I've been running it for about 3 years now growing a grapefruit x hashplant with about the following time table

Veg / clone room - 24hour light 2-23w CFL
2 weeks for clones to root
4 weeks for veg

Flower - 12:12 125HPS w/ 4-23CFL
12 weeks
4 plants in 6qt square "pots" -actually food storage containers that maximized the available space, and rotated each plant 1/4 turn every 2 days for even lighting.
Each plant spent 3 weeks in each location in the box, rotating through.
I get about 25-35g. per plant depending on what the temps have been.


----------



## drugstorecowboy (Jan 3, 2009)

I did a 5k SOG and it is the best way to get past the single GPW point. You have to have a strain that works well though.

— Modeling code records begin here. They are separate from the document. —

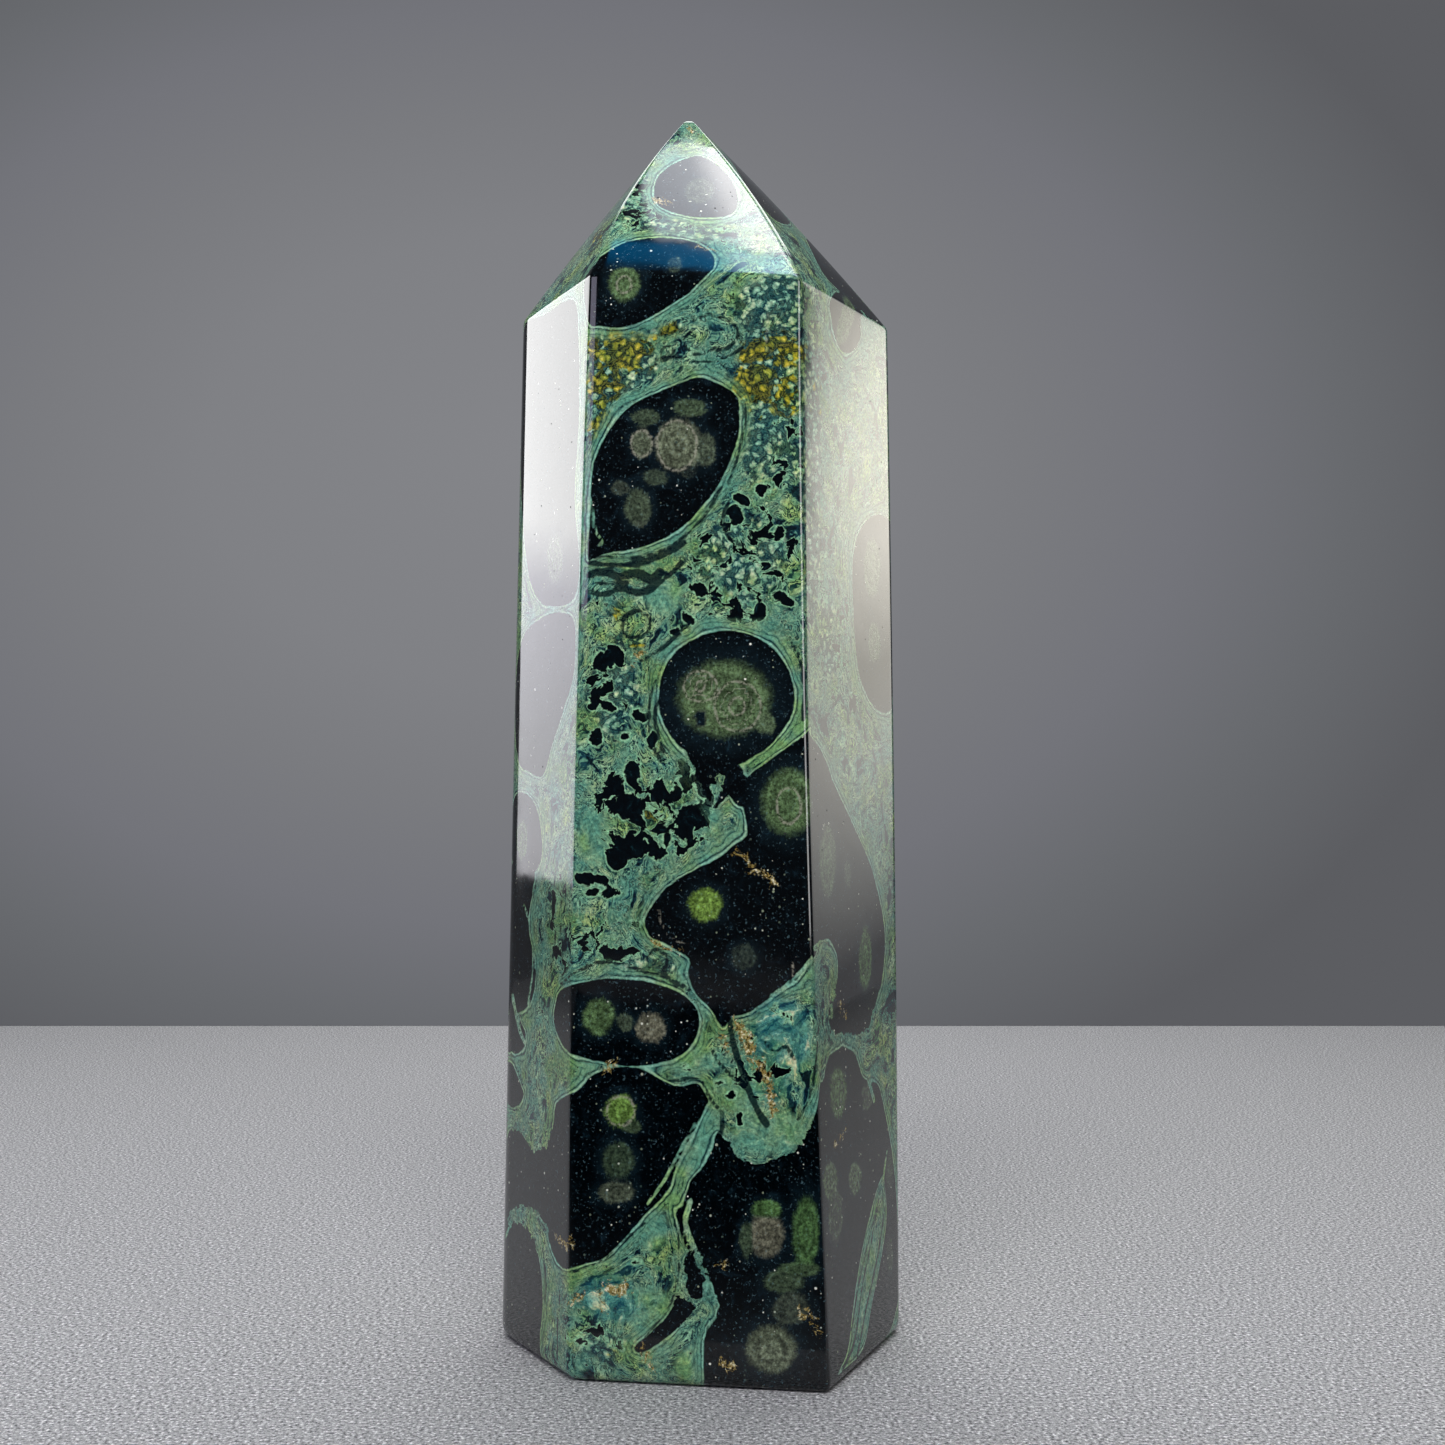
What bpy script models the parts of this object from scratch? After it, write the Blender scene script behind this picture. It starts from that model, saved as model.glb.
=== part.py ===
"""Kambaba jasper obelisk: a six-sided tower of polished stone, ground by hand to a point.

The tower is one solid stone. It starts as a hexagonal prism in rings. The lower rings are moved
to the uneven, slightly tapered section of the real one, and the upper rings to the swelling
facets of its point. Its edges are softened by the polishing, each by its own amount.

Metres, +Z up. The origin is the middle of the foot, on the surface that it stands on, and the
broad front face looks along -Y.
"""

from math import atan2

import bmesh
import bpy
from mathutils import Vector

MM = 0.001

# Driving heights, in millimetres
TOTAL_HEIGHT = 200.0
WAIST_HEIGHT = 80.0
SHOULDER_HEIGHT = 165.6

# Each upright edge, as its place (x, y) at the foot, at the waist and at the shoulder, and how
# far its own shoulder lies above the mean one. Millimetres, seen from above, anticlockwise.
UPRIGHT_EDGES = {
    "outer_left": ((-32.7, -2.4), (-31.7, -2.2), (-30.4, -2.0), -1.0),
    "front_left": ((-19.3, -25.4), (-18.8, -23.8), (-16.8, -22.6), 0.8),
    "front_right": ((18.8, -30.4), (16.1, -28.1), (15.1, -25.8), -0.9),
    "outer_right": ((32.2, -0.6), (32.0, -0.5), (31.2, -0.4), -1.6),
    "back_right": ((18.4, 27.8), (17.4, 26.7), (16.4, 25.5), -0.6),
    "back_left": ((-19.7, 30.3), (-18.0, 29.0), (-16.6, 27.2), 0.9),
}
NAMES = list(UPRIGHT_EDGES)

# The tip, off the axis, and how much higher the facets would meet if the tip weren't rounded
POINT_OFFSET = (-2.3, 1.2)
TIP_ROUNDING = 0.79

# How far the ridge above each upright edge swells out of the straight line, halfway up
RIDGE_SWELL = {
    "outer_left": (-0.4, 0.0),
    "front_left": (-1.7, -0.8),
    "front_right": (1.4, -0.6),
    "outer_right": (0.7, -0.1),
    "back_right": (0.6, 0.6),
    "back_left": (-0.5, 0.6),
}

# How far the polishing has taken each edge back from its sharp corner, in millimetres
UPRIGHT_SOFTENING = {
    "outer_left": 3.4,
    "front_left": 0.55,
    "front_right": 0.9,
    "outer_right": 1.8,
    "back_right": 1.6,
    "back_left": 1.6,
}
SHOULDER_SOFTENING = 0.5
RIDGE_SOFTENING = 0.6
FOOT_SOFTENING = 1.5
WIDEST_SOFTENING = max(UPRIGHT_SOFTENING.values())

SIDE_RINGS = 8
POINT_RINGS = 3
ALL_RINGS = SIDE_RINGS + POINT_RINGS
SOFT_EDGE_STEPS = 4
SMOOTH_BELOW_ANGLE = 0.35
ANGLE_DIGITS = 3


def side_place(name, share):
    """The point of an upright edge at a share of its height.

    It is the parabola through the edge's foot, waist and shoulder.
    """
    foot, waist, shoulder, rise = UPRIGHT_EDGES[name]
    middle = WAIST_HEIGHT / SHOULDER_HEIGHT
    at_foot = (share - middle) * (share - 1) / middle
    at_waist = share * (share - 1) / (middle * (middle - 1))
    at_shoulder = share * (share - middle) / (1 - middle)
    x, y = (at_foot * a + at_waist * b + at_shoulder * c for a, b, c in zip(foot, waist, shoulder))
    return Vector((x, y, share * (SHOULDER_HEIGHT + rise)))


def sharp_tip():
    """Where the facets of the point would meet."""
    return Vector((*POINT_OFFSET, TOTAL_HEIGHT + TIP_ROUNDING))


def ridge_place(name, share):
    """The point of a ridge at a share of its way from the shoulder to the tip, with its swelling."""
    straight = side_place(name, 1).lerp(sharp_tip(), share)
    return straight + Vector((*RIDGE_SWELL[name], 0)) * 4 * share * (1 - share)


def prism():
    """A hexagonal prism of unit height in equal rings, one corner for each upright edge."""
    bm = bmesh.new()
    bmesh.ops.create_cone(bm, cap_ends=True, segments=len(NAMES), radius1=1, radius2=1, depth=1)
    bmesh.ops.translate(bm, verts=bm.verts, vec=(0, 0, 1 / 2))
    uprights = [e for e in bm.edges if e.verts[0].co.xy == e.verts[1].co.xy]
    bmesh.ops.subdivide_edges(bm, edges=uprights, cuts=ALL_RINGS - 1)
    return bm


def ring_and_name(bm):
    """Each vertex's ring, counted from the foot, and the name of the upright edge that it is on."""
    angle = {v: round(atan2(v.co.y, v.co.x), ANGLE_DIGITS) for v in bm.verts}
    turn = sorted(set(angle.values()))
    leftmost = max(turn, key=abs)
    first = turn.index(leftmost)
    order = turn[first:] + turn[:first]
    return {v: (round(v.co.z * ALL_RINGS), NAMES[order.index(angle[v])]) for v in bm.verts}


def shape_rings(bm, places):
    """Moves the rings to the real section and raises the top face to the tip, which it returns."""
    top = max(bm.faces, key=lambda face: face.calc_center_median().z)
    tip = bmesh.ops.poke(bm, faces=[top])["verts"][0]
    tip.co = sharp_tip()
    for vert, (ring, name) in places.items():
        if ring <= SIDE_RINGS:
            vert.co = side_place(name, ring / SIDE_RINGS)
        else:
            vert.co = ridge_place(name, (ring - SIDE_RINGS) / (POINT_RINGS + 1))
    return tip


def softening(edge, places, tip):
    """How far one edge is taken back: an upright, a ridge, or part of the foot or the shoulder."""
    if tip in edge.verts:
        return RIDGE_SOFTENING
    (ring, name), (other_ring, other_name) = (places[vert] for vert in edge.verts)
    if name == other_name:
        return UPRIGHT_SOFTENING[name] if min(ring, other_ring) < SIDE_RINGS else RIDGE_SOFTENING
    return {0: FOOT_SOFTENING, SIDE_RINGS: SHOULDER_SOFTENING}.get(ring, 0)


def centre_over_foot(obj):
    """Moves the mesh so that the middle of its outline, seen from above, is the origin."""
    shown = obj.evaluated_get(bpy.context.evaluated_depsgraph_get())
    corners = [Vector(corner) for corner in shown.bound_box]
    low = Vector(min(c[i] for c in corners) for i in range(3))
    high = Vector(max(c[i] for c in corners) for i in range(3))
    middle = (low + high) / 2
    shift = Vector((-middle.x, -middle.y, -low.z))
    for vert in obj.data.vertices:
        vert.co += shift


def jasper():
    """Polished kambaba jasper: a dark green stone under a glassy polish."""
    material = bpy.data.materials.new("kambaba_jasper")
    material.use_nodes = True
    shader = material.node_tree.nodes["Principled BSDF"]
    shader.inputs["Base Color"].default_value = (0.045, 0.110, 0.070, 1)
    shader.inputs["Metallic"].default_value = 0
    shader.inputs["Roughness"].default_value = 0.08
    return material


def obelisk(parts):
    """The whole tower, as one solid stone."""
    bm = prism()
    places = ring_and_name(bm)
    tip = shape_rings(bm, places)
    weight = bm.edges.layers.float.new("bevel_weight_edge")
    for edge in bm.edges:
        edge[weight] = softening(edge, places, tip) / WIDEST_SOFTENING
    bmesh.ops.scale(bm, verts=bm.verts, vec=(MM, MM, MM))
    bmesh.ops.recalc_face_normals(bm, faces=bm.faces)
    mesh = bpy.data.meshes.new("obelisk")
    bm.to_mesh(mesh)
    bm.free()
    mesh.materials.append(jasper())
    stone = bpy.data.objects.new("obelisk", mesh)
    parts.objects.link(stone)
    polished = stone.modifiers.new("polished_edges", "BEVEL")
    polished.limit_method = "WEIGHT"
    polished.width = WIDEST_SOFTENING * MM
    polished.segments = SOFT_EDGE_STEPS
    mesh.shade_smooth()
    mesh.set_sharp_from_angle(angle=SMOOTH_BELOW_ANGLE)
    bpy.context.view_layer.update()
    centre_over_foot(stone)
    return stone


def main():
    for old in list(bpy.data.objects):
        bpy.data.objects.remove(old)
    parts = bpy.data.collections.new("kambaba_jasper_obelisk")
    bpy.context.scene.collection.children.link(parts)
    obelisk(parts)


main()
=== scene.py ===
"""Kambaba jasper obelisk: the looks of the polished stone, the studio round it, and the camera.

The stone is one closed skin. Its shape is the same table of edges as the solid's, and on it lies a
map of the markings in millimetres, as if the skin were unrolled: s runs round the stone from the
middle of the front face, and h runs up it, over the shoulder and along the slope of the point. The
orbs, their eyes, the green strands and the gold veins are drawn on that map as distances, which the
material turns into colour. Lengths are millimetres until the mesh is made.
"""

from functools import partial

import bpy
import numpy as np
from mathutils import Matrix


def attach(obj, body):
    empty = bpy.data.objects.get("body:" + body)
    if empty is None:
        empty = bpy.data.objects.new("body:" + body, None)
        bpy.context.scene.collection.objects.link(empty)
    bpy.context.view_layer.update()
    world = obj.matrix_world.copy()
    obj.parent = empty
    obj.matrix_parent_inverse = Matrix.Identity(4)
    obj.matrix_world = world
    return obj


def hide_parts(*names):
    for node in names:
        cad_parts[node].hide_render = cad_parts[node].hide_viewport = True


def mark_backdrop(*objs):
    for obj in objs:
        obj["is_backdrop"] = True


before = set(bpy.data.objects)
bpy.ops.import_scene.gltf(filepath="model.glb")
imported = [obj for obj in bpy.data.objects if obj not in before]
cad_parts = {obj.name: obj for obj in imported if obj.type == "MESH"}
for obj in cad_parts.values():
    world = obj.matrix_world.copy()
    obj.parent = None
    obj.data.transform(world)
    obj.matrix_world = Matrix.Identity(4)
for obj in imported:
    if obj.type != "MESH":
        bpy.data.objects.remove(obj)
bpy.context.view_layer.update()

MM = 0.001

# Camera of the photograph: its place, the height that it looks at, and its focal length in pixels
PHOTO_SIZE = 1445
CAMERA_PLACE = np.array((3.40, -279.87, 84.5))
CAMERA_PITCH = np.arctan2(85.5, 1700)
FOCAL_PIXELS = 1700
SENSOR_WIDTH = 36

TOTAL_HEIGHT = 200.0
WAIST_HEIGHT = 80.0
SHOULDER_HEIGHT = 165.6

# Each upright edge: its place at the foot, the waist and the shoulder, how far its own shoulder
# lies above the mean one, how far the ridge above it swells out, and how far the polish has taken
# the edge back on the face before it and on the face after it. Anticlockwise, seen from above.
UPRIGHT_EDGES = {
    "back_left": ((-19.7, 30.3), (-18.0, 29.0), (-16.6, 27.2), 0.9, (-0.5, 0.6), (1.6, 1.6)),
    "outer_left": ((-32.7, -2.4), (-31.7, -2.2), (-30.4, -2.0), -1.0, (-0.4, 0.0), (3.0, 3.4)),
    "front_left": ((-19.3, -25.4), (-18.8, -23.8), (-16.8, -22.6), 0.8, (-1.7, -0.8), (0.5, 1.7)),
    "front_right": ((18.8, -30.4), (16.1, -28.1), (15.1, -25.8), -0.9, (1.4, -0.6), (0.5, 0.7)),
    "outer_right": ((32.2, -0.6), (32.0, -0.5), (31.2, -0.4), -1.6, (0.7, -0.1), (1.8, 1.6)),
    "back_right": ((18.4, 27.8), (17.4, 26.7), (16.4, 25.5), -0.6, (0.6, 0.6), (1.6, 1.6)),
}
CENTRE_SHIFT = (0.05, 0.03, 0.0)
TIP = (-2.3, 1.2, 200.79)
RIDGE_SOFTENING = 0.6
SHOULDER_SOFTENING = 0.5
TIP_CAP = 0.957

# How high the rounding of the foot reaches, under the middle of each edge's arc
FOOT_SOFTENING = (1.6, 2.2, 2.8, 1.8, 2.2, 1.6)

# How far the arc at the foot turns in under the stone, as a share of its softening
FOOT_TURN = 1.1

# How far the middle of a face stands proud of a flat one, if the face is wider than this
FACE_BULGE = 0.10
BULGING_WIDTH = 20

# Columns of the skin on each rounded edge, and on the face after each edge
EDGE_COLUMNS = 6
FACE_COLUMNS = (28, 34, 70, 44, 28, 28)
BACK_LEFT, LEFT, FRONT, RIGHT, BACK_RIGHT, BACK = range(6)
UNDERSIDE_ROWS, FOOT_ROWS, SIDE_ROWS, SHOULDER_ROWS, POINT_ROWS, TIP_ROWS = 3, 6, 280, 6, 54, 6


def parabola(low, middle, high, at_middle, t):
    """The curve through three values at 0, at_middle and 1, read at t (Lagrange's formula)."""
    a = (t - at_middle) * (t - 1) / at_middle
    b = t * (t - 1) / (at_middle * (at_middle - 1))
    c = t * (t - at_middle) / (1 - at_middle)
    return a * low + b * middle + c * high


def bezier(start, control, end, t):
    """The quadratic Bezier curve: (1-t)^2 start + 2t(1-t) control + t^2 end."""
    return (1 - t) ** 2 * start + 2 * t * (1 - t) * control + t**2 * end


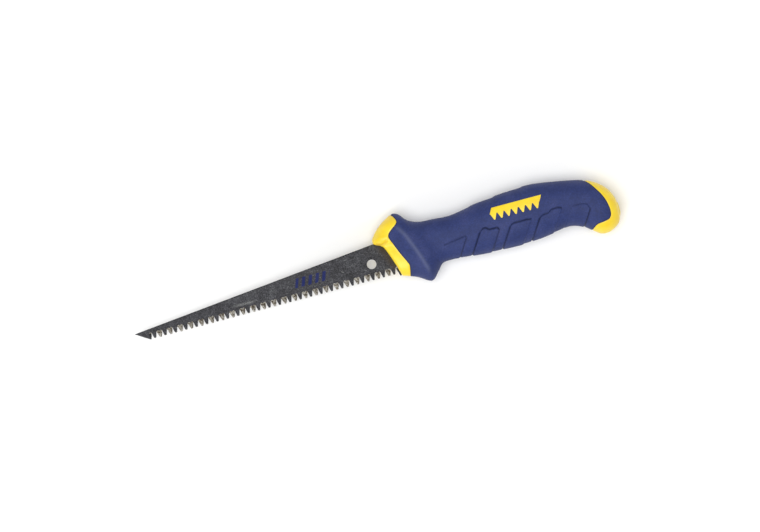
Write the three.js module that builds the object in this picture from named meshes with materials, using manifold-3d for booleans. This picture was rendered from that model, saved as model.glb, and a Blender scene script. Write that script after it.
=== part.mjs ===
// Drywall (jab) saw. A stiff, pointed blade with alternately ground teeth is pinned by its tang
// between two ribbed plastic half shells, and a soft rubber grip is moulded over the shells.
// Millimetres. The saw lies on its side: x runs back from the blade's point along the line of the
// tooth tips, y runs from that line to the spine, and z = 0 is the middle of the blade until the
// whole saw is set down at the end.
import * as THREE from 'three';
import { mergeVertices } from 'three/addons/utils/BufferGeometryUtils.js';
import Module from 'manifold-3d';

const wasm = await Module();
wasm.setup();

// ---------------------------------------------------------------- driving dimensions

// Blade
const BLADE_LENGTH = 158.3; // point to the nose of the collar, along the tooth line
const BLADE_THICKNESS = 1.5;
const POINT_HEIGHT = 5.75; // point above the tooth line
const SPINE_HEIGHT = 21.75; // spine above the tooth line where it meets the nose
const TOOTH_LINE_START = 8.9; // first corner of the tooth line behind the point
const FRONT_BEVEL = 1.0; // width of the edge ground on one side from the point to that corner
const FIRST_TOOTH = 12.0; // first tooth tip behind the point
const TOOTH_PITCH = 3.36;
const GULLET_DEPTH = 4.0;
const GULLET_RADIUS = 0.9;
const GULLET_LEAN = 0.66; // each face's gullet lies this far towards the tooth ground on it
const FULL_TIP = 0.6; // half width of a tooth tip on the face that isn't ground
const GROUND_TIP = 0.08; // and on the face that is
const SPUR_DROP = 1.7; // heel of the blade below the tooth line
const HANG_HOLE_DIAMETER = 6;
const HANG_HOLE_SETBACK = 4; // hole centre to the nose of the collar
const HANG_HOLE_HEIGHT = 9.85;

// Tang
const TANG_HEIGHT = 12;
const TANG_LENGTH = 84; // behind the shoulder under the collar
const SHOULDER = 9; // spine runs on under the collar this far

// Handle
const HANDLE_LENGTH = 155; // nose of the collar to the end of the butt
const HANDLE_HEIGHT = 46.6; // crest of the collar down to the guard
const HANDLE_WIDTH = 31;
const NOSE_ABOVE_SPINE = 1.15;
const GRIP_WALL = 2.8;
const SHELL_WALL = 2.8;
const PIN_DIAMETER = 4.8;
const PIN_LENGTH = 10;
const PIN_SPACING = 29;
const FIRST_PIN = 28; // behind the nose
const BOSS_WALL = 2.5;
const RIB_THICKNESS = 2;
const RIB_SPACING = 16;
const EMBLEM_LENGTH = 34;
const EMBLEM_HEIGHT = 7.6;
const EMBLEM_DEPTH = 1.1;

// Clearances
const GAP = 0.3; // between neighbouring pieces
const FLOOR_GAP = 0.3; // under an emblem in its pocket

// Fineness of the round stretches
const GULLET_STEPS = 6;
const HOLE_STEPS = 24;
const SKIN = { perSection: 2, halfRing: 12 }; // skin, grip wall and shell wall
const HOLLOW = { perSection: 1, halfRing: 8 }; // out of sight
const SEAM_STEPS = 30;

// ---------------------------------------------------------------- solids

// A closed geometry as a solid that can be cut and joined.
function solidOf(geometry) {
  const bare = new THREE.BufferGeometry();
  bare.setAttribute('position', geometry.getAttribute('position'));
  if (geometry.index) bare.setIndex(geometry.index);
  const merged = mergeVertices(bare, 1e-4);
  return new wasm.Manifold(new wasm.Mesh({
    numProp: 3,
    vertProperties: new Float32Array(merged.getAttribute('position').array),
    triVerts: new Uint32Array(merged.index.array),
  }));
}

// A flat outline of [x, y] points pulled from z = low to z = high.
function plate(points, low, high) {
  const shape = new THREE.Shape(points.map(([x, y]) => new THREE.Vector2(x, y)));
  const geometry = new THREE.ExtrudeGeometry(shape, { depth: high - low, bevelEnabled: false });
  return solidOf(geometry.translate(0, 0, low));
}

// A round bar along z.
function bar(x, y, radius, low, high, steps = HOLE_STEPS) {
  const geometry = new THREE.CylinderGeometry(radius, radius, high - low, steps);
  return solidOf(geometry.rotateX(Math.PI / 2).translate(x, y, (low + high) / 2));
}

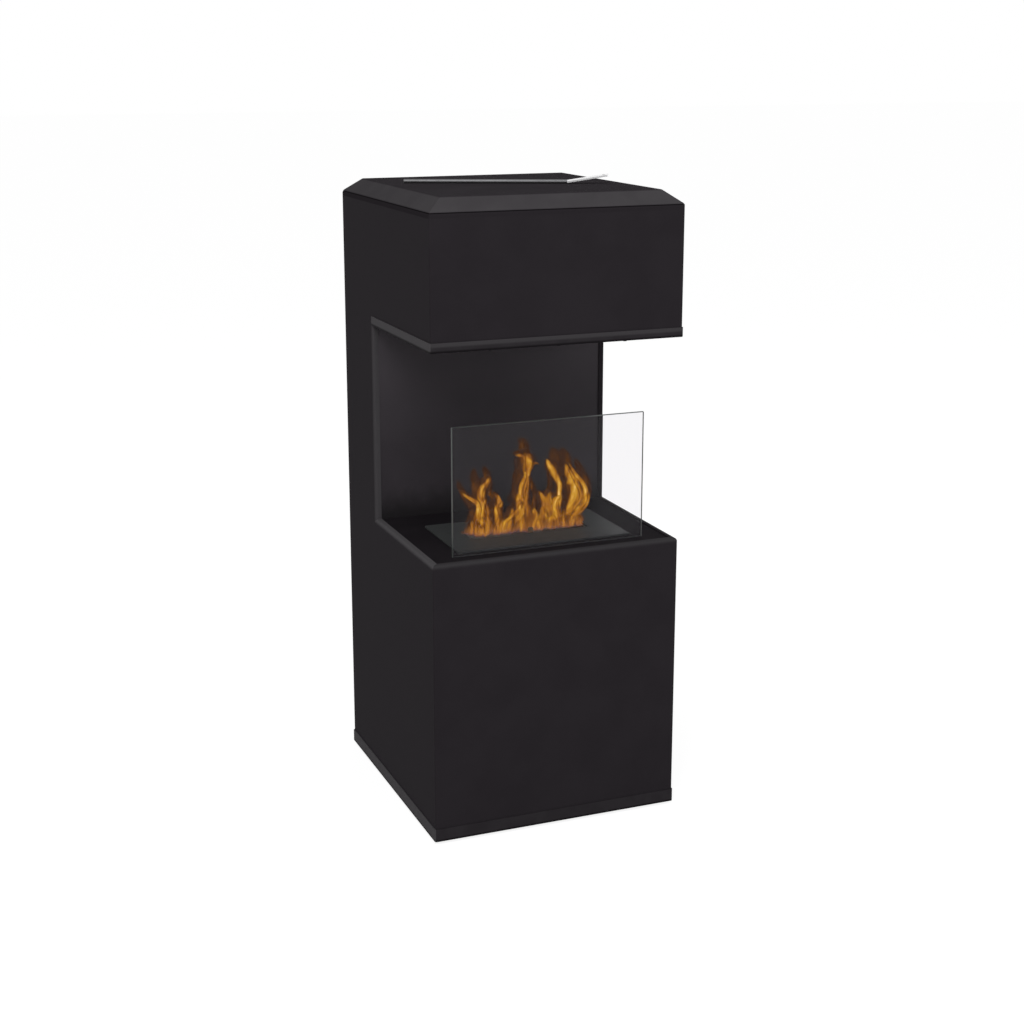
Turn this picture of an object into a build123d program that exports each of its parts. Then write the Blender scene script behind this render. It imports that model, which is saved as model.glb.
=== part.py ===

I basicly use 4k for my tight SOG and 1k for my different haze varieties and flowering out the moms once in a while. 
With strain selection it is also important to get stretch out of the plant if you want to go straight to flower after rooting which is going to produce the fastest results and more harvests per year. 
I did a white widow run and I currently run blueberry, the blueberry crushes it hands down. The plant stretches more than the widow, and yields twice as much. It is one of my biggest producers. I currently run Violator Kush, Purple Wreck, Blueberry, Old Time Moonshine, Cannalope Haze, and a Seedsman NL (This strain is awful and won't make another round) and the blueberry and violator kush are up there in yield. 
I started out flowering everything straight from rooting and wound up with alot of plants that didn't stretch, and in turn did not yield. So you really need to know if the plants stretch. 
I now also take large cuts between 6-8" so I don't require as much stretch. I have a 90% rate and take more than I need to cover the 10% and allow me to pick and choose.
And finally I used to use 2 litre bottles and they work ok. However, you would be much better off if you got the 6" square containers (5"s work just as well) that are 4 litres or better. This again will give you a large jump in yield. I started averaging 7g or so per plant and now I average about 17 per cut (some larger an some strains lighter) with the increase in pot size. My tallest plants are about 28" or so. The purple wreck, canna haze, and Kush like to stretch more than everything else. Hope my post helps. Damn I must be high, that's a long ass post!


----------



## drugstorecowboy (Jan 3, 2009)

damn i just realized how old this is, lol


----------



## RoffleWaffels (Sep 8, 2010)

What do you think it would take to get an ounce per clone? I've seen it done, but I didn't really get to check out any details.


----------



## toostonedto (Jun 14, 2011)

drugstorecowboy said:


> I started averaging 7g or so per plant and now I average about 17 per cut (some larger an some strains lighter) with the increase in pot size.


Only 7grams per plant, really? I was thinking of trying a 12 plant SOG in my 3x3 flood and drain table, under 600hps. Some form of Master Kush, as it was a rare seed found in a Master Kush bag and ended up being female. She's a mom and is huge! I've topped and super cropped her crazy to keep her down, and she pretty much takes up a whole 4x4 tent, half way up. Anyways, thats my rant


----------